Exercise: Exactly the lines from the start of the data through the line containing "one jute cord." should be output, with both ends kept and nothing added.

Collected material:
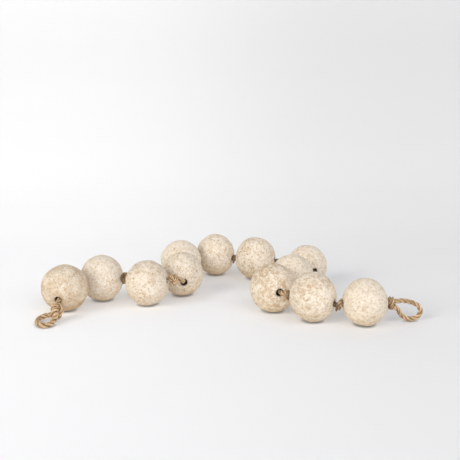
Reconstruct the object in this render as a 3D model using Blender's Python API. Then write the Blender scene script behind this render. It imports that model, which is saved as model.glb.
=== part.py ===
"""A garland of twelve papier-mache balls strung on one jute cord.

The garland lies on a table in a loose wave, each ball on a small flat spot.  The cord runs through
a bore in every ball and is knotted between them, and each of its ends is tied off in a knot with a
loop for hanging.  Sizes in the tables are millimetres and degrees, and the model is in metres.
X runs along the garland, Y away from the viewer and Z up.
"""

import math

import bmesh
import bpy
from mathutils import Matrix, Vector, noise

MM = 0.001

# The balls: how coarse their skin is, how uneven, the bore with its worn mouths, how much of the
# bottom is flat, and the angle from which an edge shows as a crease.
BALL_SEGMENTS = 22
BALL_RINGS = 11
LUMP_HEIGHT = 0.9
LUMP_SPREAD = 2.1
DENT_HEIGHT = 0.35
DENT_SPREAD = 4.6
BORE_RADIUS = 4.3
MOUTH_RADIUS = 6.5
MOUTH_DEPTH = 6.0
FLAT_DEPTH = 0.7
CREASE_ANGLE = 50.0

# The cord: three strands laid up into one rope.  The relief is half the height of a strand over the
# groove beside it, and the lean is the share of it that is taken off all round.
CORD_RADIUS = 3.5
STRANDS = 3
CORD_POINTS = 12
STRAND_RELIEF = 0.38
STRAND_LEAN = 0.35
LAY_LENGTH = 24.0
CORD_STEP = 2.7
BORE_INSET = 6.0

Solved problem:
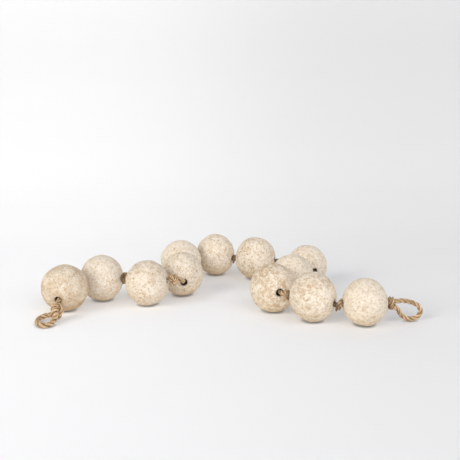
Reconstruct the object in this render as a 3D model using Blender's Python API. Then write the Blender scene script behind this render. It imports that model, which is saved as model.glb.
=== part.py ===
"""A garland of twelve papier-mache balls strung on one jute cord.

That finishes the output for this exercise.